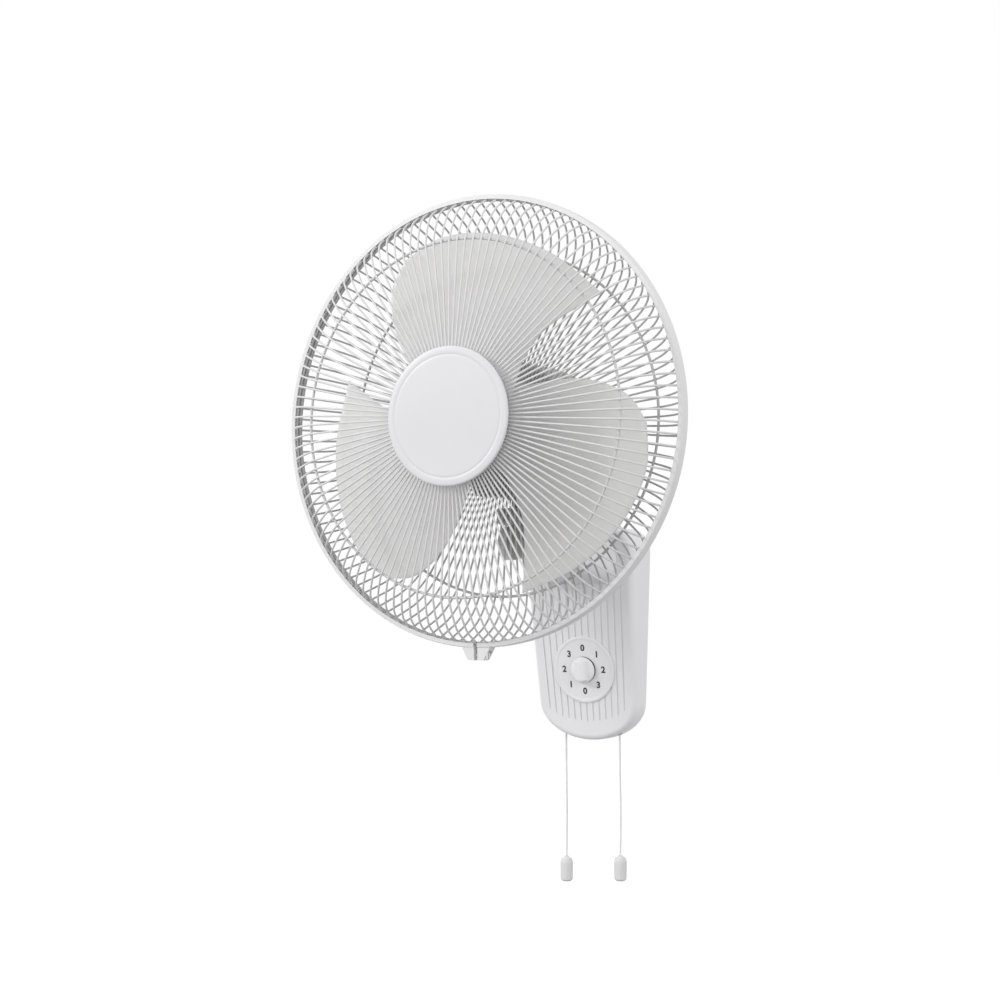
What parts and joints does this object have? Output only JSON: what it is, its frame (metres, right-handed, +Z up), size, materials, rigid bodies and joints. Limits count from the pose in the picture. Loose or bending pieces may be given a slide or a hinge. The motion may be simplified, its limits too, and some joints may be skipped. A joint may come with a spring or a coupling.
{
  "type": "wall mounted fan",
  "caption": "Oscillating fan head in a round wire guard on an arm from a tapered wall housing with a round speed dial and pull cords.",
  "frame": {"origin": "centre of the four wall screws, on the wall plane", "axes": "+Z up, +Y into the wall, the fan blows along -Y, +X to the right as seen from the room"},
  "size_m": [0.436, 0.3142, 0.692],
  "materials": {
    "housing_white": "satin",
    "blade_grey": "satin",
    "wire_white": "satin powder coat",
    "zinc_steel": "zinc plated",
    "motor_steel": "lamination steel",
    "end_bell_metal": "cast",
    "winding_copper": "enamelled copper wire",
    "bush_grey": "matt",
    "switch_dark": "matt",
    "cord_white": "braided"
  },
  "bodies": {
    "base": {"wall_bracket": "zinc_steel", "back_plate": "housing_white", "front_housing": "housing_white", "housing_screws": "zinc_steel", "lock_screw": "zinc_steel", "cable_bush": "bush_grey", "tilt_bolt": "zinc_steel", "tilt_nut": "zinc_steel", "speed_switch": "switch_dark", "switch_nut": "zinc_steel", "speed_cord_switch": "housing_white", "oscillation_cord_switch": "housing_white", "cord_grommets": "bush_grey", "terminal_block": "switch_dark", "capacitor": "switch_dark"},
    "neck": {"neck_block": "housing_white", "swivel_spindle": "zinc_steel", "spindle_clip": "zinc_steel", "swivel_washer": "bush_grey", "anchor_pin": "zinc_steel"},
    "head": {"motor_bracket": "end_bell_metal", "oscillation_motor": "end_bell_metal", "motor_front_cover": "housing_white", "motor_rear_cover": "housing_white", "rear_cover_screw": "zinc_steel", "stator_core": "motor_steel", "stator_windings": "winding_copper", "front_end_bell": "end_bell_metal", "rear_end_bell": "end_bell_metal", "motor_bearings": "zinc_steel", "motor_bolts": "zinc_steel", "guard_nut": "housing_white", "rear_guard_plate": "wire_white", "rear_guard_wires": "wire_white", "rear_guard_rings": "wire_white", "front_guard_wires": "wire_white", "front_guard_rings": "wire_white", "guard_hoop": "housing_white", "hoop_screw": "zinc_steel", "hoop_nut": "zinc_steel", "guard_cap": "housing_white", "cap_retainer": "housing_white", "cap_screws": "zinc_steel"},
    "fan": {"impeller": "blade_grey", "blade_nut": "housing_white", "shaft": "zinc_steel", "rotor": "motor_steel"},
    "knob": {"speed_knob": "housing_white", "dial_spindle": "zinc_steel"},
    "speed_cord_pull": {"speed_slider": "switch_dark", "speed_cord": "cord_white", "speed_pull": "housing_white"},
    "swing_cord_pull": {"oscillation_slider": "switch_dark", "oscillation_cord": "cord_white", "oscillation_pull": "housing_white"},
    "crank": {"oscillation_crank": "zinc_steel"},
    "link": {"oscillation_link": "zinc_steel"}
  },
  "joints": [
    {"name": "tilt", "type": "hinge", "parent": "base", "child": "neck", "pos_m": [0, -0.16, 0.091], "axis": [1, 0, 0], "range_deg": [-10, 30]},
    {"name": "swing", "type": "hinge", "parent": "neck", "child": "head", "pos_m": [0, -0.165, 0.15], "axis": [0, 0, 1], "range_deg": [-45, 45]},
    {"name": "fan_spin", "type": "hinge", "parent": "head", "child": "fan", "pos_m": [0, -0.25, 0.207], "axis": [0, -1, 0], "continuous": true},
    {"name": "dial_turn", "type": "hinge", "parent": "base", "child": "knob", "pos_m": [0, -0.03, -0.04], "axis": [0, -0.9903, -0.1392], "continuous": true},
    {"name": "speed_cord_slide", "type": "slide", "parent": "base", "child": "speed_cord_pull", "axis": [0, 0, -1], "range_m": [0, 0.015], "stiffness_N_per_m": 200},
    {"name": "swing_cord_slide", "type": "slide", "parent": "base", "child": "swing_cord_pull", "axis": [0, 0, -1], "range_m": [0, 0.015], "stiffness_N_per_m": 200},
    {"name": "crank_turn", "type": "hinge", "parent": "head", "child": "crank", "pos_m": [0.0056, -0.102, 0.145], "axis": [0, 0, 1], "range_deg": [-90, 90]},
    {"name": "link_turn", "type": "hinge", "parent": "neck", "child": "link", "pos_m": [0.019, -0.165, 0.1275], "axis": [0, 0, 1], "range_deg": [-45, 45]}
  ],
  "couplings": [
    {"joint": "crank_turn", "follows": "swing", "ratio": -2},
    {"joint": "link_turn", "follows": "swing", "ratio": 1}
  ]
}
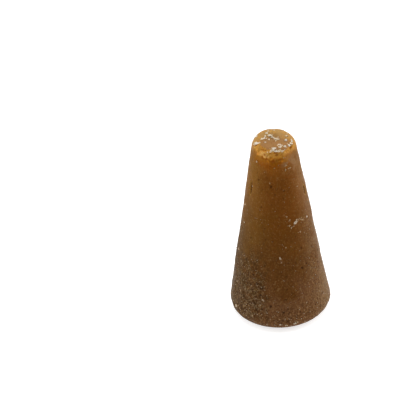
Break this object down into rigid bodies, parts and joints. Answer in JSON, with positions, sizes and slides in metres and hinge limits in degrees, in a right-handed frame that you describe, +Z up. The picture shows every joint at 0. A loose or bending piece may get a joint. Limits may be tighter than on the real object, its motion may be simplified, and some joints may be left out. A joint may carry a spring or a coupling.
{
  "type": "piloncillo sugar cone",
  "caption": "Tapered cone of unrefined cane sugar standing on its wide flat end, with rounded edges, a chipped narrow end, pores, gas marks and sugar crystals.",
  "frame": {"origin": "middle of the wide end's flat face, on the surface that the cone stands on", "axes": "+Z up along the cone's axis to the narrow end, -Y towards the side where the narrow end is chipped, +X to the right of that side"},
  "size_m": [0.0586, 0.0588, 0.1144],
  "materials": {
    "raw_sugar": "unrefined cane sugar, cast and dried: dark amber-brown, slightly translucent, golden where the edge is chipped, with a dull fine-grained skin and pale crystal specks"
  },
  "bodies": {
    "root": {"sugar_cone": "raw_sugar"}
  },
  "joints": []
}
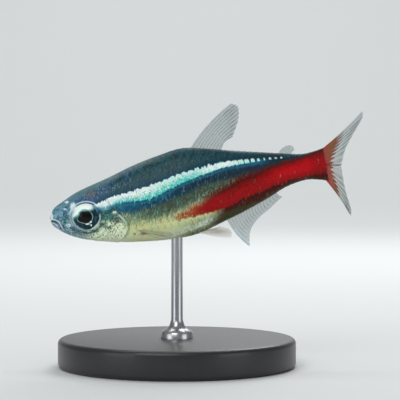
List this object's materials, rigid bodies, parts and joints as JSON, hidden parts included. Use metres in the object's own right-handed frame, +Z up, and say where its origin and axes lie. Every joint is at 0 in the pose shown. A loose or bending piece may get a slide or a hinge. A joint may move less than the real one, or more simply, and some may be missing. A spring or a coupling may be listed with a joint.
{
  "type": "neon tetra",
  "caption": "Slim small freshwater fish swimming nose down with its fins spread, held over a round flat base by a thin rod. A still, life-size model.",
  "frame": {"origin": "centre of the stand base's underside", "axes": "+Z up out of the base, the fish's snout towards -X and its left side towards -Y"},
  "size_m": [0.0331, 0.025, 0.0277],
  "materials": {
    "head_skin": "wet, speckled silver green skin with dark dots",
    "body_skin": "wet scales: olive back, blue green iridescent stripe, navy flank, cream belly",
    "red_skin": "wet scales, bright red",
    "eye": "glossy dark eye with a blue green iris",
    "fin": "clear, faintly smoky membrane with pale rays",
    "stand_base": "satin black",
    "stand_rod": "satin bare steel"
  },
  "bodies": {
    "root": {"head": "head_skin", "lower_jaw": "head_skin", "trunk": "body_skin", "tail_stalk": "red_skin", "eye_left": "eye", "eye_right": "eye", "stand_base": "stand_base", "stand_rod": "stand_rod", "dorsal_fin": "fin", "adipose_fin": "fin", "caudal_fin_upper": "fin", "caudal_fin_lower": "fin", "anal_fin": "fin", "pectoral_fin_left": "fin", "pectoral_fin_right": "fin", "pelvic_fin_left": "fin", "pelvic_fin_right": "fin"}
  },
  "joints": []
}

---------------

[Short exercise]
Your task is to extract all of the records exactly.

[Solution to this task]
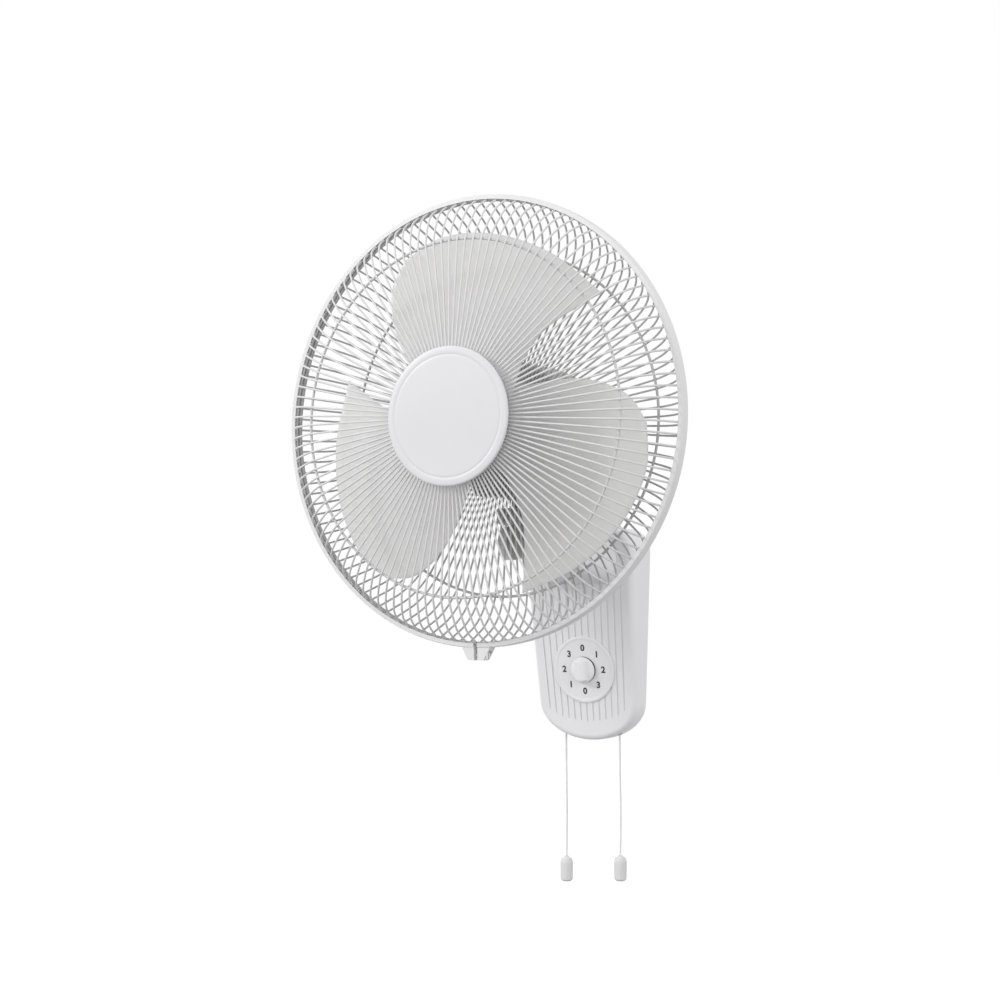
What parts and joints does this object have? Output only JSON: what it is, its frame (metres, right-handed, +Z up), size, materials, rigid bodies and joints. Limits count from the pose in the picture. Loose or bending pieces may be given a slide or a hinge. The motion may be simplified, its limits too, and some joints may be skipped. A joint may come with a spring or a coupling.
{
  "type": "wall mounted fan",
  "caption": "Oscillating fan head in a round wire guard on an arm from a tapered wall housing with a round speed dial and pull cords.",
  "frame": {"origin": "centre of the four wall screws, on the wall plane", "axes": "+Z up, +Y into the wall, the fan blows along -Y, +X to the right as seen from the room"},
  "size_m": [0.436, 0.3142, 0.692],
  "materials": {
    "housing_white": "satin",
    "blade_grey": "satin",
    "wire_white": "satin powder coat",
    "zinc_steel": "zinc plated",
    "motor_steel": "lamination steel",
    "end_bell_metal": "cast",
    "winding_copper": "enamelled copper wire",
    "bush_grey": "matt",
    "switch_dark": "matt",
    "cord_white": "braided"
  },
  "bodies": {
    "base": {"wall_bracket": "zinc_steel", "back_plate": "housing_white", "front_housing": "housing_white", "housing_screws": "zinc_steel", "lock_screw": "zinc_steel", "cable_bush": "bush_grey", "tilt_bolt": "zinc_steel", "tilt_nut": "zinc_steel", "speed_switch": "switch_dark", "switch_nut": "zinc_steel", "speed_cord_switch": "housing_white", "oscillation_cord_switch": "housing_white", "cord_grommets": "bush_grey", "terminal_block": "switch_dark", "capacitor": "switch_dark"},
    "neck": {"neck_block": "housing_white", "swivel_spindle": "zinc_steel", "spindle_clip": "zinc_steel", "swivel_washer": "bush_grey", "anchor_pin": "zinc_steel"},
    "head": {"motor_bracket": "end_bell_metal", "oscillation_motor": "end_bell_metal", "motor_front_cover": "housing_white", "motor_rear_cover": "housing_white", "rear_cover_screw": "zinc_steel", "stator_core": "motor_steel", "stator_windings": "winding_copper", "front_end_bell": "end_bell_metal", "rear_end_bell": "end_bell_metal", "motor_bearings": "zinc_steel", "motor_bolts": "zinc_steel", "guard_nut": "housing_white", "rear_guard_plate": "wire_white", "rear_guard_wires": "wire_white", "rear_guard_rings": "wire_white", "front_guard_wires": "wire_white", "front_guard_rings": "wire_white", "guard_hoop": "housing_white", "hoop_screw": "zinc_steel", "hoop_nut": "zinc_steel", "guard_cap": "housing_white", "cap_retainer": "housing_white", "cap_screws": "zinc_steel"},
    "fan": {"impeller": "blade_grey", "blade_nut": "housing_white", "shaft": "zinc_steel", "rotor": "motor_steel"},
    "knob": {"speed_knob": "housing_white", "dial_spindle": "zinc_steel"},
    "speed_cord_pull": {"speed_slider": "switch_dark", "speed_cord": "cord_white", "speed_pull": "housing_white"},
    "swing_cord_pull": {"oscillation_slider": "switch_dark", "oscillation_cord": "cord_white", "oscillation_pull": "housing_white"},
    "crank": {"oscillation_crank": "zinc_steel"},
    "link": {"oscillation_link": "zinc_steel"}
  },
  "joints": [
    {"name": "tilt", "type": "hinge", "parent": "base", "child": "neck", "pos_m": [0, -0.16, 0.091], "axis": [1, 0, 0], "range_deg": [-10, 30]},
    {"name": "swing", "type": "hinge", "parent": "neck", "child": "head", "pos_m": [0, -0.165, 0.15], "axis": [0, 0, 1], "range_deg": [-45, 45]},
    {"name": "fan_spin", "type": "hinge", "parent": "head", "child": "fan", "pos_m": [0, -0.25, 0.207], "axis": [0, -1, 0], "continuous": true},
    {"name": "dial_turn", "type": "hinge", "parent": "base", "child": "knob", "pos_m": [0, -0.03, -0.04], "axis": [0, -0.9903, -0.1392], "continuous": true},
    {"name": "speed_cord_slide", "type": "slide", "parent": "base", "child": "speed_cord_pull", "axis": [0, 0, -1], "range_m": [0, 0.015], "stiffness_N_per_m": 200},
    {"name": "swing_cord_slide", "type": "slide", "parent": "base", "child": "swing_cord_pull", "axis": [0, 0, -1], "range_m": [0, 0.015], "stiffness_N_per_m": 200},
    {"name": "crank_turn", "type": "hinge", "parent": "head", "child": "crank", "pos_m": [0.0056, -0.102, 0.145], "axis": [0, 0, 1], "range_deg": [-90, 90]},
    {"name": "link_turn", "type": "hinge", "parent": "neck", "child": "link", "pos_m": [0.019, -0.165, 0.1275], "axis": [0, 0, 1], "range_deg": [-45, 45]}
  ],
  "couplings": [
    {"joint": "crank_turn", "follows": "swing", "ratio": -2},
    {"joint": "link_turn", "follows": "swing", "ratio": 1}
  ]
}
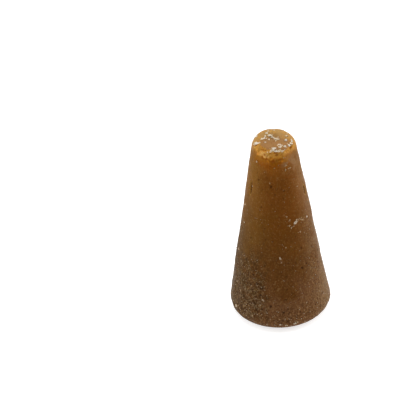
Break this object down into rigid bodies, parts and joints. Answer in JSON, with positions, sizes and slides in metres and hinge limits in degrees, in a right-handed frame that you describe, +Z up. The picture shows every joint at 0. A loose or bending piece may get a joint. Limits may be tighter than on the real object, its motion may be simplified, and some joints may be left out. A joint may carry a spring or a coupling.
{
  "type": "piloncillo sugar cone",
  "caption": "Tapered cone of unrefined cane sugar standing on its wide flat end, with rounded edges, a chipped narrow end, pores, gas marks and sugar crystals.",
  "frame": {"origin": "middle of the wide end's flat face, on the surface that the cone stands on", "axes": "+Z up along the cone's axis to the narrow end, -Y towards the side where the narrow end is chipped, +X to the right of that side"},
  "size_m": [0.0586, 0.0588, 0.1144],
  "materials": {
    "raw_sugar": "unrefined cane sugar, cast and dried: dark amber-brown, slightly translucent, golden where the edge is chipped, with a dull fine-grained skin and pale crystal specks"
  },
  "bodies": {
    "root": {"sugar_cone": "raw_sugar"}
  },
  "joints": []
}
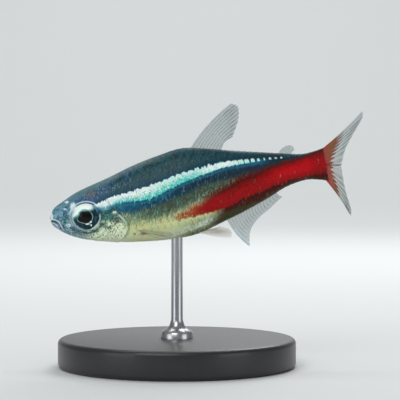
List this object's materials, rigid bodies, parts and joints as JSON, hidden parts included. Use metres in the object's own right-handed frame, +Z up, and say where its origin and axes lie. Every joint is at 0 in the pose shown. A loose or bending piece may get a slide or a hinge. A joint may move less than the real one, or more simply, and some may be missing. A spring or a coupling may be listed with a joint.
{
  "type": "neon tetra",
  "caption": "Slim small freshwater fish swimming nose down with its fins spread, held over a round flat base by a thin rod. A still, life-size model.",
  "frame": {"origin": "centre of the stand base's underside", "axes": "+Z up out of the base, the fish's snout towards -X and its left side towards -Y"},
  "size_m": [0.0331, 0.025, 0.0277],
  "materials": {
    "head_skin": "wet, speckled silver green skin with dark dots",
    "body_skin": "wet scales: olive back, blue green iridescent stripe, navy flank, cream belly",
    "red_skin": "wet scales, bright red",
    "eye": "glossy dark eye with a blue green iris",
    "fin": "clear, faintly smoky membrane with pale rays",
    "stand_base": "satin black",
    "stand_rod": "satin bare steel"
  },
  "bodies": {
    "root": {"head": "head_skin", "lower_jaw": "head_skin", "trunk": "body_skin", "tail_stalk": "red_skin", "eye_left": "eye", "eye_right": "eye", "stand_base": "stand_base", "stand_rod": "stand_rod", "dorsal_fin": "fin", "adipose_fin": "fin", "caudal_fin_upper": "fin", "caudal_fin_lower": "fin", "anal_fin": "fin", "pectoral_fin_left": "fin", "pectoral_fin_right": "fin", "pelvic_fin_left": "fin", "pelvic_fin_right": "fin"}
  },
  "joints": []
}